The blinded party (along with the fifteen meat-shields we had just rescued) is then hit with the second part of the trap: a wire which yanks us all together like in a Looney Tunes short.

Being in the center of the uncomfortable heap (and with the sorcerer wedged up against my buttcheeks) I roll a great strength check to break our bonds from the inside, unwittingly sending several meat shields over the edge of the staircase and onto the waiting up-turned spears of the pair of gnolls waiting below.

As the blind sorcerer starts clambering up my barbarian’s back for safety, the rest of us regain our sight and realize the third part of the trap: a magical-fire type of “fuse” flaring up in a spiral along the wall, and a sort of gunpowder showering down on everything from above. We have only a couple of rounds before the explosion hits, and the remaining NPCs we rescued are ignoring all fire safety and crowding the door we came through so that no one can get out.

The rogue jumps for it with his ring of featherfall, and my friend playing the sorcerer mentions that he, too, has a ring of featherfall, but no way of understanding what’s going on in his blinded and confused state.

In my first feeling of creative problem solving I’ve felt with my character in ages, I hatch a plan.

I run as far up the staircase as I can and ready an action to jump into the chasm while holding the sorcerer as soon as the fuse reaches its end, thus doing the action-movie thing and saving us from the explosion. The DM, who is a huge fan of this kind of playing, heartily approves. We wait…

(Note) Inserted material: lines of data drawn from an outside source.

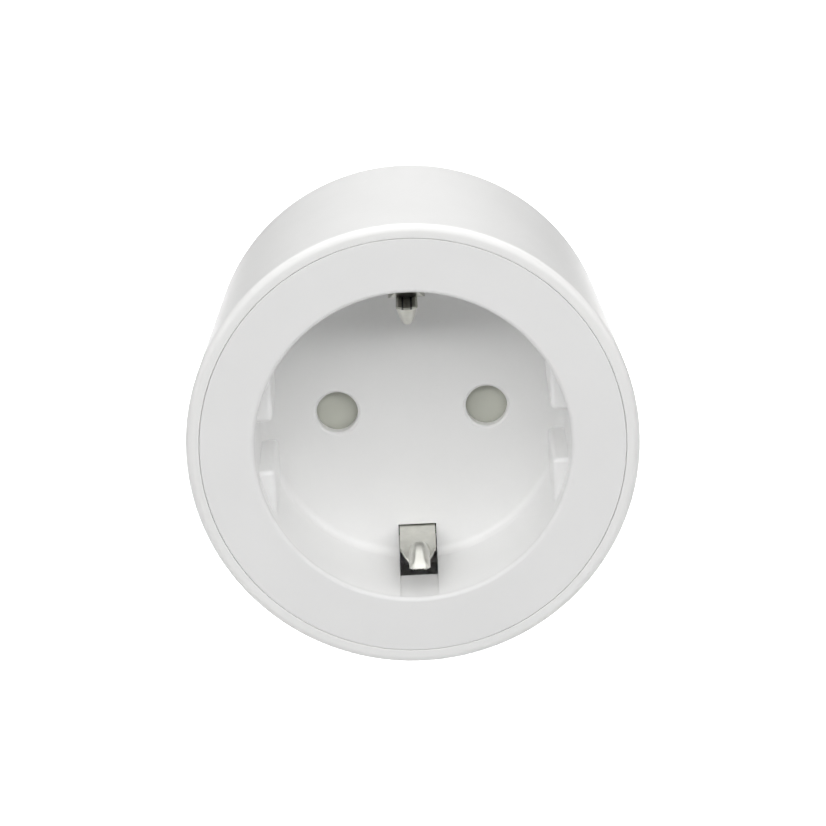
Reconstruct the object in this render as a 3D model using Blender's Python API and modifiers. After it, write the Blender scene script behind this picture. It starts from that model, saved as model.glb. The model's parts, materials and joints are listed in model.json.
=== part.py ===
"""Round plug-in power meter: a Schuko socket in front and a Schuko plug behind.

Everything is drawn in the wall frame: X to the right, Y up and Z out of the wall, with zero at
the centre of the plug's rear face. The empty wall_frame stands that frame up, so that the
socket faces -Y of the scene and +Z is up. All sizes are in metres.
"""

from math import cos, pi, radians, sin

import bmesh
import bpy
from mathutils import Matrix, Vector

# Body
BODY_FRONT = 0.063
BODY_BACK = 0.017
FRONT_RADIUS = 0.02807
REAR_RADIUS = 0.02605
WALL = 0.0022
GAP = 0.0003

# Socket in the front cover
RING_RADIUS = 0.02604
RING_THICKNESS = 0.0024
RECESS_RADIUS = 0.0195
RIM_ROUND = 0.00055
RECESS_FLOOR = 0.0455
FLOOR_THICKNESS = 0.0018
CUP_OUTER = 0.0213
CUP_BACK = RECESS_FLOOR - FLOOR_THICKNESS
PIN_OFFSET = 0.0095
HOLE_RADIUS = 0.00265
SLOT_HALF_WIDTH = 0.0025
SLOT_START = 0.0152
SLOT_TOP = 0.0526
GUIDE_FLAT = 0.0172
GUIDE_GAP_HALF = 0.00315
GUIDE_TOP = 0.060
SNAP_LOW = 0.0565

# Plug
PLUG_RADIUS = 0.0185
PLUG_BORE = 0.0152
PLUG_FACE = 0.0025
FLANGE_RADIUS = 0.0229
FLANGE_LOW = 0.0203
FLANGE_TOP = 0.0223
PIN_RADIUS = 0.0024
PIN_LENGTH = 0.019
EARTH_PIN_Y = 0.010

# Layers behind the socket
BOARD_LOW = 0.0226
BOARD_TOP = 0.0242
PARTS_LOW = BOARD_TOP + GAP
CONTACT_TOP = 0.0396
CARRIER_LOW = 0.0399
CARRIER_TOP = 0.0415
SHUTTER_LOW = CARRIER_TOP + GAP
SHUTTER_TOP = CUP_BACK - GAP
STRAP_Z = 0.0387
STRAP_THICKNESS = 0.0008

# Moving pieces
CLIP_PIVOT_Y = 0.01585
CLIP_PIVOT_Z = 0.0418
BUTTON_Z = 0.0295
BUTTON_RADIUS = 0.0035
LIGHT_X = 0.0085

# Fastenings
BOARD_SCREW_CIRCLE = 0.0207
BOARD_SCREW_ANGLE = radians(75)
CARRIER_SCREW_X = 0.0165

BIG_STEPS = 64
SMALL_STEPS = 24
TINY_STEPS = 16

ORIGIN = (0, 0, 0)
TOWARDS_MINUS_Y = (pi / 2, 0, 0)
TOWARDS_X = (0, pi / 2, 0)


def clear_scene():
    for old in list(bpy.data.objects):
        bpy.data.objects.remove(old, do_unlink=True)


def new_collection(name):
    collection = bpy.data.collections.new(name)
    bpy.context.scene.collection.children.link(collection)
    return collection


clear_scene()
PARTS = new_collection("power_meter")
CUTTERS = new_collection("cutters")
WALL_FRAME = bpy.data.objects.new("wall_frame", None)
WALL_FRAME.rotation_euler = (pi / 2, 0, 0)
PARTS.objects.link(WALL_FRAME)


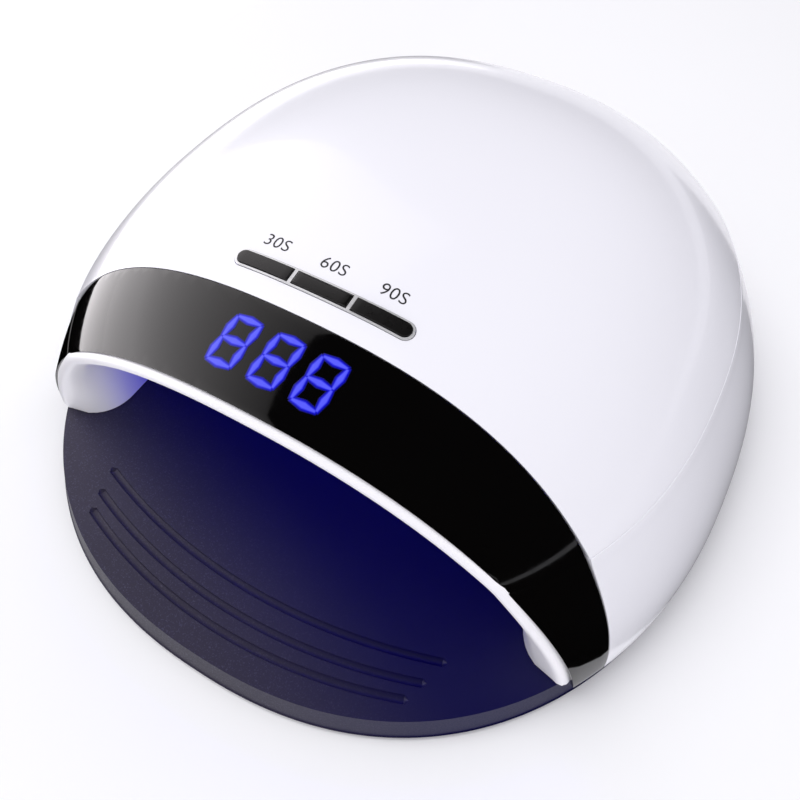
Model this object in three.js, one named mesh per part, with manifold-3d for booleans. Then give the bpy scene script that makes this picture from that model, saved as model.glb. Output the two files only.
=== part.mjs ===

And as soon as the fuse ends, I make my acrobatics roll.

1

The barbarian, holding onto the sorcerer, gets tangled in the aforementioned wire and slams them both into the side of the staircase as it explodes, the force of which blasts them across the room into another wall of fire on the other side, knocking the sorcerer into negative HP. At this point we reconvene a discussion of whether a gnome wearing a featherfall ring could sustain the barbarian carrying him, and the DM decides to make it a CON roll on the sorcerer’s part. The sorcerer’s player is a DM himself and knows to never take CON as a dump stat, so this should be ewasy enough.

1

The unconscious sorcerer dislocates his shoulder and the barbarian tumbles, barely catching himself on a flaming staircase, as the gnome drifts lazilly down, bleeding out and hanging from a sickeningly dislocated arm wearing the crucial ring. Once he lands, the rogue (who had dispactched the two gnolls at the bottom in this time) does a little bit of roleplaying and shouts that he attempts to heal the sorcerer, despite having no ranks in heal.

1

“The rogue attempts to kick the shoulder back into place. 3 damage.”

Thankfully the party cleric had made her own way down there by that point and saved the sorcerer at the last possible moment, but at this point we all turn to the DM, “What was the DC on that trap?”

“It was only 23! I didn’t want to make it to cruel, but he rolled a 21.”

“Oh shit,” says the rogue. “I forgot my +2 to trapfinding.”